Given instruction
Each line of the material must be returned exactly.

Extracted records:
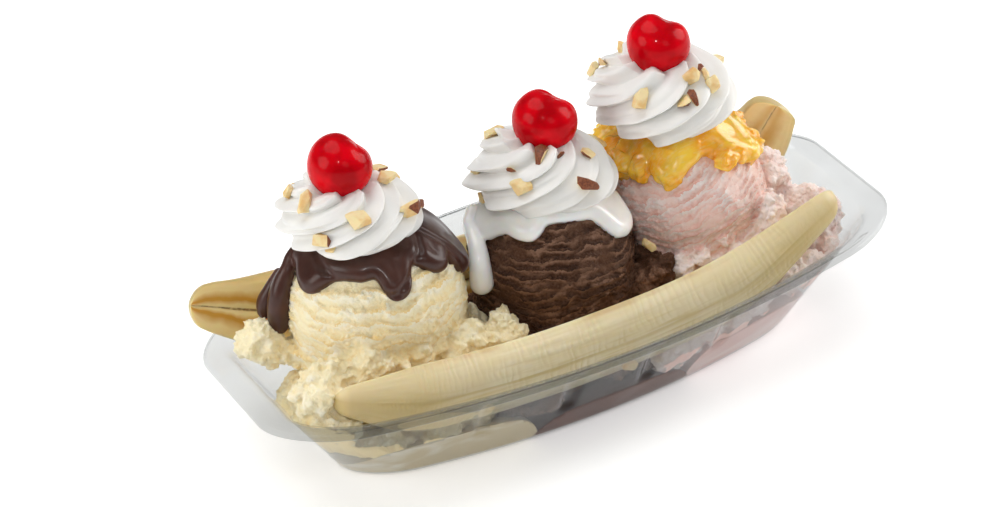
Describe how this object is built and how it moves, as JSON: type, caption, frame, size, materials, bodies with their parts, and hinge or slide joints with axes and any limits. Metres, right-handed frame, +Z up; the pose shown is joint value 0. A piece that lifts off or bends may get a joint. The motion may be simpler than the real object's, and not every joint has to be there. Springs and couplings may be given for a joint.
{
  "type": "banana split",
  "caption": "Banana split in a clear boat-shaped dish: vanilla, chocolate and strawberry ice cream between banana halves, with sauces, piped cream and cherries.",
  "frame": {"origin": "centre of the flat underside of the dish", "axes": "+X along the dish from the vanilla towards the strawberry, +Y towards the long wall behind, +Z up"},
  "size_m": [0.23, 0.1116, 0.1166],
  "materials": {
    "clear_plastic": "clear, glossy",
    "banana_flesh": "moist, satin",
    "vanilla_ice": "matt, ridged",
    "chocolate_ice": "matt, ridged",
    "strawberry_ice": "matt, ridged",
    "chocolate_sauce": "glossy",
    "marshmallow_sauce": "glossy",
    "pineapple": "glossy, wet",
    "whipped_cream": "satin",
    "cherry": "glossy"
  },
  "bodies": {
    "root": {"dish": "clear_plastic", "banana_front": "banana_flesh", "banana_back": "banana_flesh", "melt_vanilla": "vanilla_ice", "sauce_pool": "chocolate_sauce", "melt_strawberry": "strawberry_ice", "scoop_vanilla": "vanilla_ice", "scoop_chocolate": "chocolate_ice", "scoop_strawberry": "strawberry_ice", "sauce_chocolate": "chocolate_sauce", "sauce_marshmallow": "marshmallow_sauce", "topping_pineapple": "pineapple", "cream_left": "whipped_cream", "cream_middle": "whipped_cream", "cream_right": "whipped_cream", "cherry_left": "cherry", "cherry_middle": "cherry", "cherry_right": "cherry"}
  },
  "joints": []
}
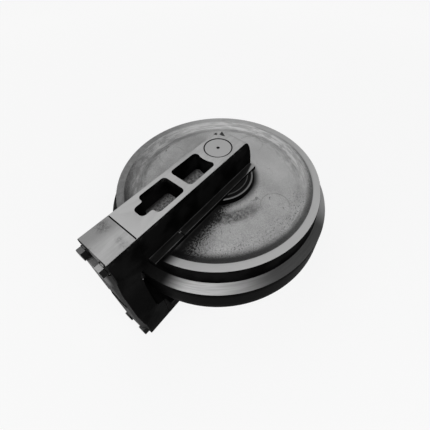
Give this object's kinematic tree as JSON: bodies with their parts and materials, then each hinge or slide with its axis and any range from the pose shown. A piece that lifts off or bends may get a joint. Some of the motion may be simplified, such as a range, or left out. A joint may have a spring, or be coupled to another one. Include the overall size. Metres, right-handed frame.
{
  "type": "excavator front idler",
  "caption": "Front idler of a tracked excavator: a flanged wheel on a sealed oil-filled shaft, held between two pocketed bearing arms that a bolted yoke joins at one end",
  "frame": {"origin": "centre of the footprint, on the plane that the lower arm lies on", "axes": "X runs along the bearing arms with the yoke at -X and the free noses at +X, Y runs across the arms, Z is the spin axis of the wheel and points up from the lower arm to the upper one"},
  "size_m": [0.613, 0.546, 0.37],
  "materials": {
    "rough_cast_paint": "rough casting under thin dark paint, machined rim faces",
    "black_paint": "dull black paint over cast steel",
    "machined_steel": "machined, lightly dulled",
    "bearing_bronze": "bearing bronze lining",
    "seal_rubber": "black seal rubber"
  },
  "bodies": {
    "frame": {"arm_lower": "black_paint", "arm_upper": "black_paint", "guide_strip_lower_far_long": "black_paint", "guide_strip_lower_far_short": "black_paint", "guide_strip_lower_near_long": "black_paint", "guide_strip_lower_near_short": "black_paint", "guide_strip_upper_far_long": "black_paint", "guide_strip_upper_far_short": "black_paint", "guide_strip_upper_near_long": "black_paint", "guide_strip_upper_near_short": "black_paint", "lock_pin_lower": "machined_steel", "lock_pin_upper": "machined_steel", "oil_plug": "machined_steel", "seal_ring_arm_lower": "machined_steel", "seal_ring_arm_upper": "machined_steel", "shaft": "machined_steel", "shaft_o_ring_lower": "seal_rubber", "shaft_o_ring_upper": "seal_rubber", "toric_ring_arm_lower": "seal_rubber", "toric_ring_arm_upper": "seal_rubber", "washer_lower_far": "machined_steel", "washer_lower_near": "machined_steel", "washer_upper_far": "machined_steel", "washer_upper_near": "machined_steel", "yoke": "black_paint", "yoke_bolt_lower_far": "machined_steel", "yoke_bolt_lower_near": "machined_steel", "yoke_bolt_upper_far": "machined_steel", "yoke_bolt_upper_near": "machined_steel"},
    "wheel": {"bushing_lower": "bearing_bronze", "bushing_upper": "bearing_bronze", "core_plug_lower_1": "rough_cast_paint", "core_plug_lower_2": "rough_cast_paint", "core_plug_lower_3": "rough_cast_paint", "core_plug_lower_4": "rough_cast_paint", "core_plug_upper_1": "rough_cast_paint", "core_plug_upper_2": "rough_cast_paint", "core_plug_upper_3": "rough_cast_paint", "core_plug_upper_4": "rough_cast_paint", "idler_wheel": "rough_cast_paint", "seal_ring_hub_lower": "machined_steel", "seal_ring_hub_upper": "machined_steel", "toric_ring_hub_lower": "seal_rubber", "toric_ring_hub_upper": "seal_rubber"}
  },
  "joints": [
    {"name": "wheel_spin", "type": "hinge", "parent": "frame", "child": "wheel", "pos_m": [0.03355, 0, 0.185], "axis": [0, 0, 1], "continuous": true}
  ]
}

Response below
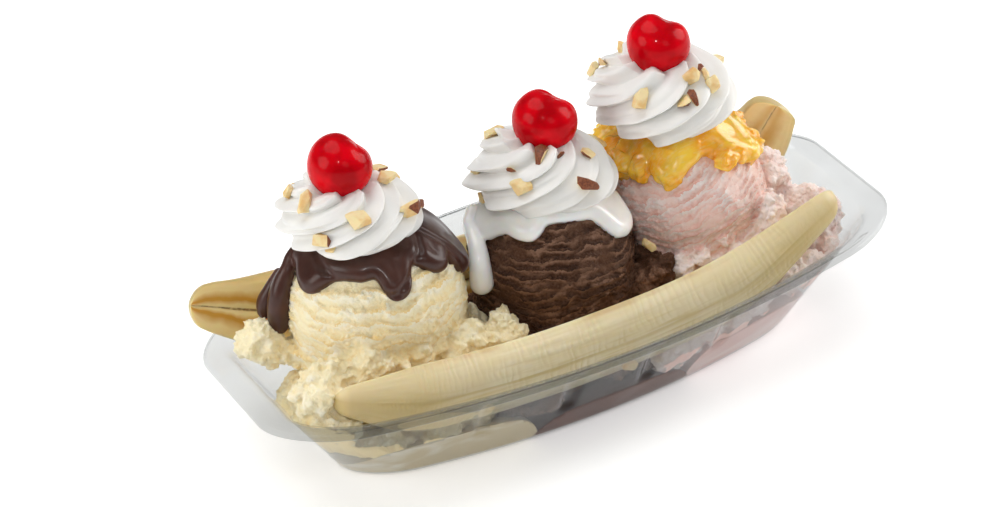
Describe how this object is built and how it moves, as JSON: type, caption, frame, size, materials, bodies with their parts, and hinge or slide joints with axes and any limits. Metres, right-handed frame, +Z up; the pose shown is joint value 0. A piece that lifts off or bends may get a joint. The motion may be simpler than the real object's, and not every joint has to be there. Springs and couplings may be given for a joint.
{
  "type": "banana split",
  "caption": "Banana split in a clear boat-shaped dish: vanilla, chocolate and strawberry ice cream between banana halves, with sauces, piped cream and cherries.",
  "frame": {"origin": "centre of the flat underside of the dish", "axes": "+X along the dish from the vanilla towards the strawberry, +Y towards the long wall behind, +Z up"},
  "size_m": [0.23, 0.1116, 0.1166],
  "materials": {
    "clear_plastic": "clear, glossy",
    "banana_flesh": "moist, satin",
    "vanilla_ice": "matt, ridged",
    "chocolate_ice": "matt, ridged",
    "strawberry_ice": "matt, ridged",
    "chocolate_sauce": "glossy",
    "marshmallow_sauce": "glossy",
    "pineapple": "glossy, wet",
    "whipped_cream": "satin",
    "cherry": "glossy"
  },
  "bodies": {
    "root": {"dish": "clear_plastic", "banana_front": "banana_flesh", "banana_back": "banana_flesh", "melt_vanilla": "vanilla_ice", "sauce_pool": "chocolate_sauce", "melt_strawberry": "strawberry_ice", "scoop_vanilla": "vanilla_ice", "scoop_chocolate": "chocolate_ice", "scoop_strawberry": "strawberry_ice", "sauce_chocolate": "chocolate_sauce", "sauce_marshmallow": "marshmallow_sauce", "topping_pineapple": "pineapple", "cream_left": "whipped_cream", "cream_middle": "whipped_cream", "cream_right": "whipped_cream", "cherry_left": "cherry", "cherry_middle": "cherry", "cherry_right": "cherry"}
  },
  "joints": []
}
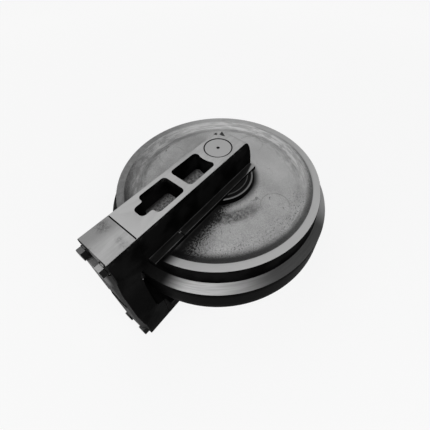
Give this object's kinematic tree as JSON: bodies with their parts and materials, then each hinge or slide with its axis and any range from the pose shown. A piece that lifts off or bends may get a joint. Some of the motion may be simplified, such as a range, or left out. A joint may have a spring, or be coupled to another one. Include the overall size. Metres, right-handed frame.
{
  "type": "excavator front idler",
  "caption": "Front idler of a tracked excavator: a flanged wheel on a sealed oil-filled shaft, held between two pocketed bearing arms that a bolted yoke joins at one end",
  "frame": {"origin": "centre of the footprint, on the plane that the lower arm lies on", "axes": "X runs along the bearing arms with the yoke at -X and the free noses at +X, Y runs across the arms, Z is the spin axis of the wheel and points up from the lower arm to the upper one"},
  "size_m": [0.613, 0.546, 0.37],
  "materials": {
    "rough_cast_paint": "rough casting under thin dark paint, machined rim faces",
    "black_paint": "dull black paint over cast steel",
    "machined_steel": "machined, lightly dulled",
    "bearing_bronze": "bearing bronze lining",
    "seal_rubber": "black seal rubber"
  },
  "bodies": {
    "frame": {"arm_lower": "black_paint", "arm_upper": "black_paint", "guide_strip_lower_far_long": "black_paint", "guide_strip_lower_far_short": "black_paint", "guide_strip_lower_near_long": "black_paint", "guide_strip_lower_near_short": "black_paint", "guide_strip_upper_far_long": "black_paint", "guide_strip_upper_far_short": "black_paint", "guide_strip_upper_near_long": "black_paint", "guide_strip_upper_near_short": "black_paint", "lock_pin_lower": "machined_steel", "lock_pin_upper": "machined_steel", "oil_plug": "machined_steel", "seal_ring_arm_lower": "machined_steel", "seal_ring_arm_upper": "machined_steel", "shaft": "machined_steel", "shaft_o_ring_lower": "seal_rubber", "shaft_o_ring_upper": "seal_rubber", "toric_ring_arm_lower": "seal_rubber", "toric_ring_arm_upper": "seal_rubber", "washer_lower_far": "machined_steel", "washer_lower_near": "machined_steel", "washer_upper_far": "machined_steel", "washer_upper_near": "machined_steel", "yoke": "black_paint", "yoke_bolt_lower_far": "machined_steel", "yoke_bolt_lower_near": "machined_steel", "yoke_bolt_upper_far": "machined_steel", "yoke_bolt_upper_near": "machined_steel"},
    "wheel": {"bushing_lower": "bearing_bronze", "bushing_upper": "bearing_bronze", "core_plug_lower_1": "rough_cast_paint", "core_plug_lower_2": "rough_cast_paint", "core_plug_lower_3": "rough_cast_paint", "core_plug_lower_4": "rough_cast_paint", "core_plug_upper_1": "rough_cast_paint", "core_plug_upper_2": "rough_cast_paint", "core_plug_upper_3": "rough_cast_paint", "core_plug_upper_4": "rough_cast_paint", "idler_wheel": "rough_cast_paint", "seal_ring_hub_lower": "machined_steel", "seal_ring_hub_upper": "machined_steel", "toric_ring_hub_lower": "seal_rubber", "toric_ring_hub_upper": "seal_rubber"}
  },
  "joints": [
    {"name": "wheel_spin", "type": "hinge", "parent": "frame", "child": "wheel", "pos_m": [0.03355, 0, 0.185], "axis": [0, 0, 1], "continuous": true}
  ]
}